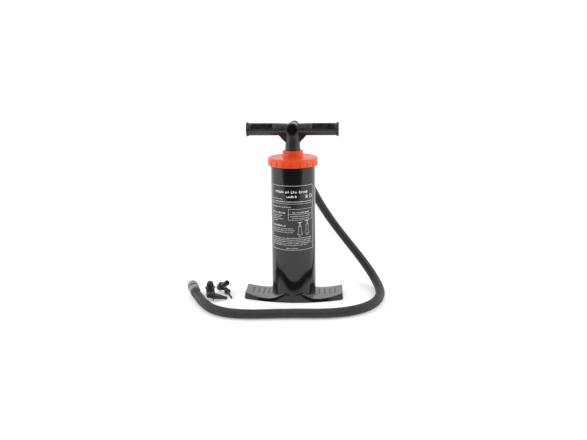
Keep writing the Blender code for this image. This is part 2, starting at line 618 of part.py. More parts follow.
# ---------------------------------------------------------------- handle
def make_handle(stroke):
    """The hub with its two ports, the neck, the spigot inside the rod, the gussets and the two grips."""
    grey = material("dark_grey_pp_handle", (0.045, 0.045, 0.048), 0.45)
    reach = HUB_HALF_LENGTH
    hub = turned("handle_hub", [
        (0, -reach), (HUB_R - 0.0008, -reach), (HUB_R, -reach + 0.0008), (HUB_R, reach - 0.0008),
        (HUB_R - 0.0008, reach), (0, reach)], ROUND, grey, stroke)
    stand_along(hub, (0, 0, PORT_Z), (0, 1, 0))
    sides = add(hub, "hub_sides", turned_shape([
        (0, -HUB_SIDE_X), (GRIP_ROOT_R, -HUB_SIDE_X), (GRIP_ROOT_R, HUB_SIDE_X), (0, HUB_SIDE_X)], ROUND))
    stand_along(sides, (0, 0, PORT_Z), (1, 0, 0))
    spigot_r = ROD_BORE_R - TOUCH_GAP
    foot = NECK_FOOT_Z - SPIGOT_LENGTH
    add(hub, "neck", turned_shape([
        (0, foot), (spigot_r, foot), (spigot_r, NECK_FOOT_Z), (ROD_R, NECK_FOOT_Z),
        (NECK_TOP_R, GUSSET_Z + 0.006), (NECK_TOP_R - 0.0002, PORT_Z), (0, PORT_Z)], ROUND))
    near = PORT_Z - GRIP_ROOT_R - 2 * TOUCH_GAP
    far = PORT_Z - GRIP_R - TOUCH_GAP
    edge = 0.0012
    inside = 0.010
    root = NECK_TOP_R + 0.001
    thick = 0.5 * GUSSET_THICKNESS
    add(hub, "gussets", prism_shape([
        (-inside, GUSSET_Z), (inside, GUSSET_Z), (root, GUSSET_Z), (GUSSET_X, far - edge), (GUSSET_X, far),
        (HUB_SIDE_X, near), (inside, near), (inside, PORT_Z), (-inside, PORT_Z), (-inside, near),
        (-HUB_SIDE_X, near), (-GUSSET_X, far), (-GUSSET_X, far - edge), (-root, GUSSET_Z)], -thick, thick))
    channel = spigot_r - SPIGOT_WALL
    cut(hub, "neck_channel", turned_shape([
        (0, foot - 0.01), (channel, foot - 0.01), (channel, PORT_Z + 0.0095), (0, PORT_Z + 0.0095)], ROUND))
    bore = cut(hub, "port_bore", turned_shape([
        (0, -0.05), (PORT_R, -0.05), (PORT_R, 0.05), (0, 0.05)], ROUND))
    stand_along(bore, (0, 0, PORT_Z), (0, 1, 0))

    start = HUB_SIDE_X + TOUCH_GAP
    end = GRIP_HALF_LENGTH
    profile = [
        (0, start), (GRIP_ROOT_R, start), (GRIP_R, 0.35 * end), (GRIP_R, end - 0.0065),
        (GRIP_FLANGE_R, end - 0.0015), (GRIP_FLANGE_R - 0.0006, end), (0, end)]
    for side, sign in (("left", -1), ("right", 1)):
        grip = turned(f"grip_{side}", profile, ROUND, grey, stroke)
        stand_along(grip, (0, 0, PORT_Z), (sign, 0, 0))


# ---------------------------------------------------------------- hose and what is on it
def make_hose(floor_body, stroke):
    black = material("black_pe_hose", (0.024, 0.024, 0.025), 0.5)
    plug_start = HUB_HALF_LENGTH - CUFF_PLUG_LENGTH
    flange = HUB_HALF_LENGTH + TOUCH_GAP
    cuff = turned("hose_cuff", [
        (AIR_BORE_R, plug_start), (PORT_R - 0.0012, plug_start), (PORT_R - TOUCH_GAP, plug_start + 0.003),
        (PORT_R - TOUCH_GAP, flange), (CUFF_FLANGE_R, flange), (CUFF_FLANGE_R, flange + CUFF_FLANGE),
        (CUFF_R, flange + CUFF_FLANGE), (CUFF_R - 0.0008, CUFF_END_Y), (AIR_BORE_R, CUFF_END_Y)],
        ROUND, black, stroke)
    stand_along(cuff, (0, 0, PORT_Z), (0, 1, 0))
    tube_along("hose", smooth_route(millimetres(HOSE_ROUTE_MM), 0.022), HOSE_R, 3, black, floor_body)


def make_hose_end(floor_body):
    """Sleeve, ring and collar in line with the hose's end, each on the one before it."""
    light = material("light_grey_abs", (0.50, 0.50, 0.51), 0.4)
    rubber = material("black_nbr", (0.02, 0.02, 0.02), 0.6)
    start = TOUCH_GAP
    sleeve_end = start + SLEEVE_LENGTH
    ring_start = sleeve_end + TOUCH_GAP
    collar_start = ring_start + END_RING_WIDTH + TOUCH_GAP
    collar_end = collar_start + END_COLLAR_LENGTH
    spigot_end = sleeve_end + END_SPIGOT_LENGTH
    sleeve = turned("hose_end_sleeve", [
        (AIR_BORE_R, start), (SLEEVE_R - 0.0008, start), (SLEEVE_R, start + 0.0012), (SLEEVE_R, sleeve_end),
        (SPIGOT_R, sleeve_end), (SPIGOT_R, spigot_end), (AIR_BORE_R, spigot_end)], ROUND, light, floor_body)
    ring = turned("hose_end_ring", tube_profile(
        SPIGOT_R + TOUCH_GAP, END_RING_R, ring_start, ring_start + END_RING_WIDTH), ROUND, rubber, floor_body)
    collar = turned("hose_end_collar", [
        (SPIGOT_R + TOUCH_GAP, collar_start), (END_COLLAR_R, collar_start), (END_COLLAR_R, collar_end - END_CHAMFER),
        (END_COLLAR_R - END_CHAMFER, collar_end), (AIR_BORE_R, collar_end), (AIR_BORE_R, spigot_end + 0.001),
        (SPIGOT_R + TOUCH_GAP, spigot_end + 0.001)], ROUND, light, floor_body)
    before, tip = millimetres(HOSE_ROUTE_MM[-2:])
    for piece in (sleeve, ring, collar):
        stand_along(piece, tip, tip - before)


def lying(low_r, high_r, length, heading):
    """Direction of a tapered piece that lies on the floor on two rims, towards a heading in the plane."""
    drop = (low_r - high_r) / length
    flat = Vector((heading[0], heading[1], 0)).normalized()
    return Vector((flat.x, flat.y, -drop)).normalized()


def make_nozzles(floor_body):
    """Four push-in nozzles that lie together beside the hose's end, each with an air bore."""
    black = material("black_pe_nozzle", (0.02, 0.02, 0.021), 0.3)
    bore = 0.0018
    dome = turned("nozzle_dome", [
        (0.0045, 0.0004), (0.0100, 0.0004), (0.0100, 0.0024), (0.0092, 0.0030), (0.0098, 0.0176),
        (0.0116, 0.0182), (0.0116, 0.0202), (0.0078, 0.0208), (0.0076, 0.0275), (0.0064, 0.0312),
        (0.0040, 0.0332), (bore, 0.0338), (bore, 0.0304), (0.0045, 0.0274)], SMALL, black, floor_body)
    dome.location = (-0.186, -0.008, 0)

    cone_flange, cone_tip = 0.0096, 0.0030
    cone = turned("nozzle_cone", [
        (bore, -0.0150), (0.0062, -0.0150), (0.0068, -0.0140), (0.0068, -0.0015), (cone_flange, -0.0012),
        (cone_flange, 0.0008), (0.0066, 0.0012), (cone_tip, 0.0280), (0.0024, 0.0290), (bore, 0.0290)],
        SMALL, black, floor_body)
    way = lying(cone_flange, cone_tip, 0.029, (0.988, 0.156))
    stand_along(cone, (-0.1726, -0.0371, cone_flange + 0.0004), way)

    thin_flange, thin_tip = 0.0074, 0.0020
    needle = turned("nozzle_needle", [
        (0.0010, -0.0120), (0.0050, -0.0120), (0.0054, -0.0110), (0.0054, -0.0014), (thin_flange, -0.0010),
        (thin_flange, 0.0008), (0.0038, 0.0014), (0.0027, 0.0120), (thin_tip, 0.0270), (0.0010, 0.0280)],
        SMALL, black, floor_body)
    way = lying(thin_flange, thin_tip, 0.028, (0.472, -0.882))
    stand_along(needle, (-0.1483, -0.0048, thin_flange + 0.0004), way)

    wide = turned("nozzle_wide", [
        (bore, -0.0120), (0.0074, -0.0120), (0.0078, -0.0110), (0.0078, -0.0014), (0.0098, -0.0010),
        (0.0098, 0.0010), (0.0064, 0.0016), (0.0058, 0.0150), (0.0058, 0.0235), (0.0048, 0.0245), (bore, 0.0245)],
        SMALL, black, floor_body)
    stand_along(wide, (-0.1637, 0.0144, 0.0140), (0.63, -0.55, 0.548))


def make_tether(floor_body):
    """The string that keeps the nozzles with the hose: a loop round the hose, a free run and a knot."""
    twine = material("grey_twine", (0.35, 0.35, 0.35), 0.8)
    inner = HOSE_R + TOUCH_GAP
    loop = turned("tether_loop", tube_profile(inner, inner + 2 * TWINE_R, -TWINE_R, TWINE_R),
                  SMALL, twine, floor_body)
    here, there = millimetres(HOSE_ROUTE_MM[-2:])
    stand_along(loop, 0.55 * here + 0.45 * there, there - here)
    line = smooth_route(millimetres(TWINE_ROUTE_MM), 0.004)
    tube_along("tether", line, TWINE_R, 2, twine, floor_body)
    radius = 2.4 * TWINE_R
    knot = bmesh.new()
    bmesh.ops.create_icosphere(knot, subdivisions=1, radius=radius)
    ball = add_object("tether_knot", knot, twine, floor_body)
    ball.location = line[-1] + (radius + TOUCH_GAP) * (line[-1] - line[-2]).normalized()
    ball.location.z = radius + TOUCH_GAP


def main():
    clear_scene()
    root = empty("barrel_body")
    lifting = empty("cap_lift", root)
    turning = empty("cap_turn", lifting)
    swivel = empty("handle_swivel", root)
    stroke = empty("pump_stroke", swivel)
    make_barrel(root)
    make_cap(turning)
    make_rod_guide(lifting)
    make_rod(stroke)
    make_piston(stroke)
    make_valves(stroke)
    make_handle(stroke)
    make_hose(swivel, stroke)
    make_hose_end(swivel)
    make_nozzles(swivel)
    make_tether(swivel)


main()
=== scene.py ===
import bisect
import math
import random

import bmesh
import bpy
from mathutils import Matrix, Vector


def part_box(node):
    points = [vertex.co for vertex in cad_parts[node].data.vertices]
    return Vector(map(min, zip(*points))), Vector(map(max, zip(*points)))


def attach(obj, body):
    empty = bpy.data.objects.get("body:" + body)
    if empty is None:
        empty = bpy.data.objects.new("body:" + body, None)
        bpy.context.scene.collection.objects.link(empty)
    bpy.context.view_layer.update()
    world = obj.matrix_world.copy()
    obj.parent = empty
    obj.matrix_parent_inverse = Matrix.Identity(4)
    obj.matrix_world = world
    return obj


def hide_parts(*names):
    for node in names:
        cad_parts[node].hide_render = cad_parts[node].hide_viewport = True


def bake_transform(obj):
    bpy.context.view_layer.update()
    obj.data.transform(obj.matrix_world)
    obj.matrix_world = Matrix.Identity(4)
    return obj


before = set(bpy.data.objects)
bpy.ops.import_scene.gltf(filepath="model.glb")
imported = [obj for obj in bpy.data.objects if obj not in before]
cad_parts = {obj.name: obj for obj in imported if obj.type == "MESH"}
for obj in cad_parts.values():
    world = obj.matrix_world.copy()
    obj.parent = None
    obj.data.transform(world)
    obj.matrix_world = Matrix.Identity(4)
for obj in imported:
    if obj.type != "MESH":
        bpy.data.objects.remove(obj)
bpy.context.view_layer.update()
print("frame loaded:", len(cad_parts), "nodes")

# sizes are in metres and angles in degrees
camera = {"azimuth": 3.5, "distance": 1.377, "height": 0.528, "pitch": 14.5, "roll": -0.6, "lens": 40.5}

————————

▸ Short exercise: Starting at the line that contains "ball.location.z = radius + TOUCH_GAP", repeat each line exactly, and stop after the line that contains "if empty is".

▸ Reply:
    ball.location.z = radius + TOUCH_GAP


def main():
    clear_scene()
    root = empty("barrel_body")
    lifting = empty("cap_lift", root)
    turning = empty("cap_turn", lifting)
    swivel = empty("handle_swivel", root)
    stroke = empty("pump_stroke", swivel)
    make_barrel(root)
    make_cap(turning)
    make_rod_guide(lifting)
    make_rod(stroke)
    make_piston(stroke)
    make_valves(stroke)
    make_handle(stroke)
    make_hose(swivel, stroke)
    make_hose_end(swivel)
    make_nozzles(swivel)
    make_tether(swivel)


main()
=== scene.py ===
import bisect
import math
import random

import bmesh
import bpy
from mathutils import Matrix, Vector


def part_box(node):
    points = [vertex.co for vertex in cad_parts[node].data.vertices]
    return Vector(map(min, zip(*points))), Vector(map(max, zip(*points)))


def attach(obj, body):
    empty = bpy.data.objects.get("body:" + body)
    if empty is None:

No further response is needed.